Lorsque la maîtresse posait une question elle levait le doigt, le dos bien droit. Elle tressautait d’impatience sur sa chaise avec son coude gauche appuyé sur le pupitre et sa main gauche soutenant son bras droit, elle le tendait bien haut en l’air. L’index dressé et les reste de la main serré en poing. Le visage sérieux, les yeux grands ouverts, la bouche articulant silencieusement moi, maîtresse, moi je sais. Les fenêtres des baraquements de l’école permettaient d’observer la classe depuis les étages de l’immeuble en face. Lorsque l’école a été terminée et les enfants déménagés, il n’était plus possible de suivre ces séances quotidiennes de cinéma muet. Elle en était un personnage actif, elle voulait toujours répondre aux interrogations et poser des questions. Le matin, elle courait sur le chemin reliant l’immeuble et l’école. Puis revenait à toutes jambes vers sa mère pour lui dire au revoir et repartait tout aussi vite sans un regard en arrière avant de franchir le portail. Pendant les récréations, quand elle n’était pas suspendue la tête en bas dans la cage aux écureuils, elle jouait à chat, à la marelle, parfois, très rarement car ce n’était pas un jeu de fille, à la bagarre. Elle préférait courir. Quand l’épidémie annuelle de parasites capillaires se déclara elle fit partie des premières victimes et demanda à sa mère des couper ses nattes que les garçons attrapaient trop facilement. Elle devint alors imbattable à chat perché.
La mission est simple : acheter deux baguettes pas trop cuites.
Sa frange dépasse sur ses yeux. Ce qui ne la gène pas car elle fixe le sol. Ses épaules suivent le mouvement, elle se voute. Pour l’instant, elle laisse pendre ses bras qui se balancent au rythme de ses pas lents. Devant la boulangerie, elle se place tout au bout de la queue, laisse passer la femme qui est arrivée juste après elle et qui se comporte comme si elle était déjà là avant. Elle ne sait plus quoi faire de ses bras, croise ses mains devant, puis derrière.
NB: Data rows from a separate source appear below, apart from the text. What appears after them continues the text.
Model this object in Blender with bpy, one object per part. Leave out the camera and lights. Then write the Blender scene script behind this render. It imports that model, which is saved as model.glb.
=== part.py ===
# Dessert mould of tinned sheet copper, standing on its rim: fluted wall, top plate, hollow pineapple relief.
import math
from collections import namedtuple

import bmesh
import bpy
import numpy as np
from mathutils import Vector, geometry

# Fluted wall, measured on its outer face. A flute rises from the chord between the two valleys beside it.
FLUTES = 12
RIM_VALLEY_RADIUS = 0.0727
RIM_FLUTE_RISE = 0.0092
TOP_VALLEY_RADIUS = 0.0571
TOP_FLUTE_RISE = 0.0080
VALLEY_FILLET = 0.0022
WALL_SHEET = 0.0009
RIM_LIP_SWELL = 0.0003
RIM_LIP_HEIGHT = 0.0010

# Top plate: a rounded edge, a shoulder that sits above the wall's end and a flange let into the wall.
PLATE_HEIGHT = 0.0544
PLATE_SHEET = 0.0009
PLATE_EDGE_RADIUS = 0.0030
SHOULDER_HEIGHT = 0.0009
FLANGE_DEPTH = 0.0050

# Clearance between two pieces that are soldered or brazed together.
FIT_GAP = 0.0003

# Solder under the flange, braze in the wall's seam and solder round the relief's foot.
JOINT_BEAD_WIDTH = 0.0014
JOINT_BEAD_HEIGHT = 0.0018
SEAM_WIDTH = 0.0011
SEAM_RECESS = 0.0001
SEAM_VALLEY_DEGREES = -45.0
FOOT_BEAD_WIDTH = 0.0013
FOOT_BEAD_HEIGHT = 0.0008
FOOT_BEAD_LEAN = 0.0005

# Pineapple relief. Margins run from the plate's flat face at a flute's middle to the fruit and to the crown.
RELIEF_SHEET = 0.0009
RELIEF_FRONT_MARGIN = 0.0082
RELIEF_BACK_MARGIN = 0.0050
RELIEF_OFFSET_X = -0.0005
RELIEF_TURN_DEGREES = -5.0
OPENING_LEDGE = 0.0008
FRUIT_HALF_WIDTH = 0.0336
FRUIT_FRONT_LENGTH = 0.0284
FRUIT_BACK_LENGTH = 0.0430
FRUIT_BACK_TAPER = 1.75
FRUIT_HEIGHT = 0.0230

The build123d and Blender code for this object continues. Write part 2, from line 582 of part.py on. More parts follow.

Elle essaye aussi la posture décontractée qu’elle a vu dans le livre que lui a offert sa grand-mère « J’ai quinze ans », la bible de l’adolescente. La posture consiste à laisser le bras droit sur le côté et à entourer le coude avec la main gauche. Après quelques instants, elle inverse avec la main droite et le bras gauche. La file avance doucement, c’est son tour. Elle a préparé sa phrase pendant les essais de postures bonjour Madame, je voudrais deux baguettes pas trop cuites s’il vous plait. Elle tousse discrètement pour se racler la gorge et se lance bonjour Madame … La phrase est trop longue pour sa capacité sonore et se termine dans un murmure alors que sur son visage la rougeur progresse du cou vers le front.
Au début pourtant, elle savait parler à voix haute.
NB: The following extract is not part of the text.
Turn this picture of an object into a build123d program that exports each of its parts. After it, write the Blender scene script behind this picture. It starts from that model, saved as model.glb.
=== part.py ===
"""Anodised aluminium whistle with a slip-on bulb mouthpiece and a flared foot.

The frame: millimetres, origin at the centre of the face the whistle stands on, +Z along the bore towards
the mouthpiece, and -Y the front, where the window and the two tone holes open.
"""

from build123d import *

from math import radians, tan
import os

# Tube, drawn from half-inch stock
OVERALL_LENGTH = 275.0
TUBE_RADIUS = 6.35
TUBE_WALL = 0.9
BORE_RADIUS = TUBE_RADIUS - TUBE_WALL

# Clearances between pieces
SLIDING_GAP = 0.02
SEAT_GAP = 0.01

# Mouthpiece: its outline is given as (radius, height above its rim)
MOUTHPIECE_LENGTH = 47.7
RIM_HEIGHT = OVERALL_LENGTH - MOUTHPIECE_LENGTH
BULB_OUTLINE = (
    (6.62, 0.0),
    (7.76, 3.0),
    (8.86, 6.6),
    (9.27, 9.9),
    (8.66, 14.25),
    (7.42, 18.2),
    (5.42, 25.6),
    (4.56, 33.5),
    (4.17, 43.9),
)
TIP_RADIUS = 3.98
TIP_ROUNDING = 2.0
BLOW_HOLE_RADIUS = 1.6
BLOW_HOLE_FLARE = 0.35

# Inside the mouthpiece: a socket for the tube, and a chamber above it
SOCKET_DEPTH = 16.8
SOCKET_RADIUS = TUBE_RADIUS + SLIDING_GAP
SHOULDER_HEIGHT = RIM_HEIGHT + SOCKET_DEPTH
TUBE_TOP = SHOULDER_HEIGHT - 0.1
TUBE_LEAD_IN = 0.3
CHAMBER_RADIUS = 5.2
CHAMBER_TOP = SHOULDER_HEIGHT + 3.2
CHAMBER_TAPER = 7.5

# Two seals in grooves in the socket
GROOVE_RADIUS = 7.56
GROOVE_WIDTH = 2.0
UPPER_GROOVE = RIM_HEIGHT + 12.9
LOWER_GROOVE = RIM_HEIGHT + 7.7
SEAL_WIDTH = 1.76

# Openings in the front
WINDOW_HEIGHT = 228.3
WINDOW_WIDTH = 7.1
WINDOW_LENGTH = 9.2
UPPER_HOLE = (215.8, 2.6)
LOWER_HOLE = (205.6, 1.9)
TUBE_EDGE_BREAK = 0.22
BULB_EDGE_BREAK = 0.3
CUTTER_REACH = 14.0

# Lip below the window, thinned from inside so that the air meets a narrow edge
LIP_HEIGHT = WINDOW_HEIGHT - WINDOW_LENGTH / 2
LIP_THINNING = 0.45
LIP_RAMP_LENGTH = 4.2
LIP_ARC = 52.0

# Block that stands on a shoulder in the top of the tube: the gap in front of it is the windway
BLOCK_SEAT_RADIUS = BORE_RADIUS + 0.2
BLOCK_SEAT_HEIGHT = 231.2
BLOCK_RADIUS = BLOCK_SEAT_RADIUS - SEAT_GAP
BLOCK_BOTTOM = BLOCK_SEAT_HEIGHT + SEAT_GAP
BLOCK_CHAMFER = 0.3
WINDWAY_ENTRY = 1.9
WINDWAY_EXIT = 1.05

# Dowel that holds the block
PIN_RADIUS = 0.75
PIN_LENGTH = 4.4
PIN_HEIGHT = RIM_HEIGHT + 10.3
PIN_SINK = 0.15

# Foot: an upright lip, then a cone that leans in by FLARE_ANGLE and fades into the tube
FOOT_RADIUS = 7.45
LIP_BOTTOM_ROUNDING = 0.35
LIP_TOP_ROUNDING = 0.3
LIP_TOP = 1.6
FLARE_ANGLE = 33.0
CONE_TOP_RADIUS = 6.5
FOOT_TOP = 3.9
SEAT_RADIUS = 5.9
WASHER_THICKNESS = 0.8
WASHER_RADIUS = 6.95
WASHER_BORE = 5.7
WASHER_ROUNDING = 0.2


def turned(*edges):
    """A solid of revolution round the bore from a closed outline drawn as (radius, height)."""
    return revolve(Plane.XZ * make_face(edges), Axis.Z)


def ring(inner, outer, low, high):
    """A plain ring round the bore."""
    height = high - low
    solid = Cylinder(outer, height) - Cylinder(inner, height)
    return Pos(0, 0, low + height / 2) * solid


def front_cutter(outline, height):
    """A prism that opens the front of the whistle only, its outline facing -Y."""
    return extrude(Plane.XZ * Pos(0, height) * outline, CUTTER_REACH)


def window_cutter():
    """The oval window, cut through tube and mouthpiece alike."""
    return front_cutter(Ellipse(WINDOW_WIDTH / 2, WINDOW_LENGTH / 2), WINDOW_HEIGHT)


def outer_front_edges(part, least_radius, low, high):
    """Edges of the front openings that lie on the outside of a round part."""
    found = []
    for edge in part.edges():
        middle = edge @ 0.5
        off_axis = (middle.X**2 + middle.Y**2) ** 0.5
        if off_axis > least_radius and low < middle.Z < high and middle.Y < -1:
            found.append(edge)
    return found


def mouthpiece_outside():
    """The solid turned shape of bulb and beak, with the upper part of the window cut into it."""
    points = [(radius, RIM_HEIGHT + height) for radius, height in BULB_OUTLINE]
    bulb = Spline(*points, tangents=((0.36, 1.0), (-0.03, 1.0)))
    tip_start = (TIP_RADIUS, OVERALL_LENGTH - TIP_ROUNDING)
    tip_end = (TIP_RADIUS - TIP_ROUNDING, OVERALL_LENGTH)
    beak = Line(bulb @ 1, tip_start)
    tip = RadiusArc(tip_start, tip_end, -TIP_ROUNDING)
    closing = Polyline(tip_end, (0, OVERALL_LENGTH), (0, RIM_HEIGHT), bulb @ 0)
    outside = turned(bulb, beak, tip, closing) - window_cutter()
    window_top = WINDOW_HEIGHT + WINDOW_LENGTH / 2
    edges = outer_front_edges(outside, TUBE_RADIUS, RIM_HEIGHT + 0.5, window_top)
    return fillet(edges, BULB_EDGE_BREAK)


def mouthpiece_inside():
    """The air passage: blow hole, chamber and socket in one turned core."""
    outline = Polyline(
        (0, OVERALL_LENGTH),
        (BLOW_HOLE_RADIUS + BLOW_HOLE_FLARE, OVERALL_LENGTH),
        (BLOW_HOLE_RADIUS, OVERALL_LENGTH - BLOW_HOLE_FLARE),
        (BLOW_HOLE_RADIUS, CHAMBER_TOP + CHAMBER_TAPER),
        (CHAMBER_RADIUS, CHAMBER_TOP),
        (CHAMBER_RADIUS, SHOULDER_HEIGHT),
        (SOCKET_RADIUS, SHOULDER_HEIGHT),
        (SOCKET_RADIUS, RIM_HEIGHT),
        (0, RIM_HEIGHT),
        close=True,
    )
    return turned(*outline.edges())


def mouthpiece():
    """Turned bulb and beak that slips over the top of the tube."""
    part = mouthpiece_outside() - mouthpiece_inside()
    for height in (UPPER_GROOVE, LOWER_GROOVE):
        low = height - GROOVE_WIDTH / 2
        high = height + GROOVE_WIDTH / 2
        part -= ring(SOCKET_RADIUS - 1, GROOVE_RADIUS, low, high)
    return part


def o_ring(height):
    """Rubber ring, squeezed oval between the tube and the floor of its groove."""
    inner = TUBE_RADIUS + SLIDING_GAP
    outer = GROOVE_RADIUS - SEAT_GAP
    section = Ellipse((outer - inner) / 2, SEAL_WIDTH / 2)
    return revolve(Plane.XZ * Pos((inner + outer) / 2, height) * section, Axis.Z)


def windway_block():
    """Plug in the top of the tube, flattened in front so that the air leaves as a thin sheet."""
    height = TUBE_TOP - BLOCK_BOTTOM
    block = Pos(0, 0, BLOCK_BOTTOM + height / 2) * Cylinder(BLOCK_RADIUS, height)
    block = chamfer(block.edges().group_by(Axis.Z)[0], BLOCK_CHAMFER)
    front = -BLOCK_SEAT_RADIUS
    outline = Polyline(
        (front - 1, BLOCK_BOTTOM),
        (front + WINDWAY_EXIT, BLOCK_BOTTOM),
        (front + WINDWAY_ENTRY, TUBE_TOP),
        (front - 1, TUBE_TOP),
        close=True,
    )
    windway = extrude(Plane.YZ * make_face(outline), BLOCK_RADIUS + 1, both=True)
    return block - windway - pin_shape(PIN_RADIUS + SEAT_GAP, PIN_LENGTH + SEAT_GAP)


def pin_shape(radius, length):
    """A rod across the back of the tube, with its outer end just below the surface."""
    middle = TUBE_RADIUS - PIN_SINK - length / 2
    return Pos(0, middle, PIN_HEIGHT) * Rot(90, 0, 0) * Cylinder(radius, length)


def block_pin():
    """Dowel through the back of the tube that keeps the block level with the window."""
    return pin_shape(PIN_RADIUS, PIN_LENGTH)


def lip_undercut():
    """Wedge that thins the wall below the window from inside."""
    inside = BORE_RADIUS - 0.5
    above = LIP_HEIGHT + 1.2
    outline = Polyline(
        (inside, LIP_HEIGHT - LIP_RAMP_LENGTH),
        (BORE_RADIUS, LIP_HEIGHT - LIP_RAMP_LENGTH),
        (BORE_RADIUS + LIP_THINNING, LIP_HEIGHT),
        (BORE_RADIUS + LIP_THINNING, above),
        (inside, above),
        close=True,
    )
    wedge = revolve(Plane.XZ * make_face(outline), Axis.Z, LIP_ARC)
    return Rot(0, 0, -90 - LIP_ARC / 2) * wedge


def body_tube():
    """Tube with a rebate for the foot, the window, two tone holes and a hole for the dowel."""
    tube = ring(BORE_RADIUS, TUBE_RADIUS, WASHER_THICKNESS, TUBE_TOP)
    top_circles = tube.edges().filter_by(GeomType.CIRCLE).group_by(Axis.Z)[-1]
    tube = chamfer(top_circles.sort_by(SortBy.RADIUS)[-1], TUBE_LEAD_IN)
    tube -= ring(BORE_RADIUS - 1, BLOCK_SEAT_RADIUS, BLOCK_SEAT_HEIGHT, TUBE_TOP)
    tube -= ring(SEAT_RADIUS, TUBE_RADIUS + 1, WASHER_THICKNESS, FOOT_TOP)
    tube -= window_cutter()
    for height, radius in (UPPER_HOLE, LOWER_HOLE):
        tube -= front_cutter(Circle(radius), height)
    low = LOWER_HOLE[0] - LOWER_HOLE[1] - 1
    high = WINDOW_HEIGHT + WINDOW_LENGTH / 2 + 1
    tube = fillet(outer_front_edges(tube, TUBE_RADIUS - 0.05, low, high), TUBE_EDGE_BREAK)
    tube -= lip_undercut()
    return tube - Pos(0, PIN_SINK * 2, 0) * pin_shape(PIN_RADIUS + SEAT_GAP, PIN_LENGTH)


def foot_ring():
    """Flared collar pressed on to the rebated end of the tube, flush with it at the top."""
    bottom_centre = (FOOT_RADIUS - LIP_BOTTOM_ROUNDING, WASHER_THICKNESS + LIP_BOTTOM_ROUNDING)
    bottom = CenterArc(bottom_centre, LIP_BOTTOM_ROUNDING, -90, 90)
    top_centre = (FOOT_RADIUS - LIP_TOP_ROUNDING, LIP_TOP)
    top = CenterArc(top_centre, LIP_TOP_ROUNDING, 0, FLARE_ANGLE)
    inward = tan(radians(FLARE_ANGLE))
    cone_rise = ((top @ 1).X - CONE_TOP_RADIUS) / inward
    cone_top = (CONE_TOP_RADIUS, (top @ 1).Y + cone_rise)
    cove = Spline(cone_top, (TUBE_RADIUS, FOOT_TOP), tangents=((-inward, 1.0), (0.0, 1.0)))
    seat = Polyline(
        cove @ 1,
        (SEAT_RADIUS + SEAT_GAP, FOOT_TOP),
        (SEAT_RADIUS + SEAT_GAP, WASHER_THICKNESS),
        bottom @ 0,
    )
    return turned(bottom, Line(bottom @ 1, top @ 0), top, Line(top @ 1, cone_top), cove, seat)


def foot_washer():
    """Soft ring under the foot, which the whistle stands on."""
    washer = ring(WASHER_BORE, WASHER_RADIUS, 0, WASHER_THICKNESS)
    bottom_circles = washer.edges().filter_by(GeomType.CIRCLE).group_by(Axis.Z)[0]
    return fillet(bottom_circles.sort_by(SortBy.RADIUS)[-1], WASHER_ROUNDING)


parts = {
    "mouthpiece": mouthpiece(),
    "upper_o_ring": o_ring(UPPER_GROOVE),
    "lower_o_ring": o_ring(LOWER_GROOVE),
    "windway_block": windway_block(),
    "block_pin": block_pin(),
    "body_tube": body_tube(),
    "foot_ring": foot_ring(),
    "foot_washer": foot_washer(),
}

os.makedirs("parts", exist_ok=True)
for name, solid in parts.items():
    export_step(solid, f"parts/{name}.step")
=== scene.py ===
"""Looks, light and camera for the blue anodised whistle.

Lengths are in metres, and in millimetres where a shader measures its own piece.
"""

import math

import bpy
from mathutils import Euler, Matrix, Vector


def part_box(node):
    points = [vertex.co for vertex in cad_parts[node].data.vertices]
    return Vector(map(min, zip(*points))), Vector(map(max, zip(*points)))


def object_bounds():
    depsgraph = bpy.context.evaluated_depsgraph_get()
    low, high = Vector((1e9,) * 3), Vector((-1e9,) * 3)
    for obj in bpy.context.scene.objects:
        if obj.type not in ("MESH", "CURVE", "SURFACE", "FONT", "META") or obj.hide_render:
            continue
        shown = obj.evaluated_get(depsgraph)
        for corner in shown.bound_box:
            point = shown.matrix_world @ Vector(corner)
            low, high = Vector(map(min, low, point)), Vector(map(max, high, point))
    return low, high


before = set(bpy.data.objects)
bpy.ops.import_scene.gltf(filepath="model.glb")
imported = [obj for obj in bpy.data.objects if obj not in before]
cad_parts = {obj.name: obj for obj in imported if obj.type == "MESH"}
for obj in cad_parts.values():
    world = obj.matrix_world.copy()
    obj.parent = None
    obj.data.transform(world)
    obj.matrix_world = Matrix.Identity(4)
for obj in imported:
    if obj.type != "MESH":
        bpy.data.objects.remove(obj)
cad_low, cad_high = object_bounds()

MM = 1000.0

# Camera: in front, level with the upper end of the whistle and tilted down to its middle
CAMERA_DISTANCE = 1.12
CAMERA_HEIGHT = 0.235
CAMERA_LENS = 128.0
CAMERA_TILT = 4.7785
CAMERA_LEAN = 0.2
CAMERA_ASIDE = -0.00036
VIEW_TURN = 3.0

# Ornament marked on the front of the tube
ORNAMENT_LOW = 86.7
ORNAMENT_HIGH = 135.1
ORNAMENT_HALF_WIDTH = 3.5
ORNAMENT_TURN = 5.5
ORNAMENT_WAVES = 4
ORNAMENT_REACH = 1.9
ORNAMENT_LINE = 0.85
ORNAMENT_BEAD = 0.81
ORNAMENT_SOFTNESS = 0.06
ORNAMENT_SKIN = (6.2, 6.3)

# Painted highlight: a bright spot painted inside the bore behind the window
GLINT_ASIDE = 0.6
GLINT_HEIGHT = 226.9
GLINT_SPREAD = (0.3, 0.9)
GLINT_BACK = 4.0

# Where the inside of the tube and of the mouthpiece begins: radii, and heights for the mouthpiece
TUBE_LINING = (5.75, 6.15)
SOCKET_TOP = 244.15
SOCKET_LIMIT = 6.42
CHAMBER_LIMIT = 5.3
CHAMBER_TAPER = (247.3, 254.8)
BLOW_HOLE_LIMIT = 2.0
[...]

intéressant basculement de l’enfance à l’adolescence qui nous donne envie de restituer le corps de l’adolescent, ses malaises, ses gênes et parfois son aisance bizarre, belle idée
Merci Marion pour ta lecture et ton commentaire.
Bravo, je comprends à la fin du texte que cette jeune fille devient sourde, peut-être que je lis mal, les attitudes de l’enfant dan la cour d’école et la difficulté à être en publique de l’adolescente sont très bien rendus. Merci.
Merci Laurent pour ta lecture et ton commentaire. à la fin du texte, elle est murmur-ette… si on jouait à langage-tangage ce serait une maladie qui frappe les futurs adultes entre 14 et 18 ans et qui fait que, face à un mur de public inconnu, la voix s’éteint involontairement. Et si mes souvenirs sont exacts les sons aussi parviennent alors un peu plus difficilement.
texte qui me touche et qui parle bien du passage à l’enfance et ses audaces à l’adolescence et des difficultés, la voix qui baisse, le rouge aux joues.
merci Françoise pour ta visite, ce passage est parfois si long à traverser. Les livres sont aussi faits pour l’accompagner.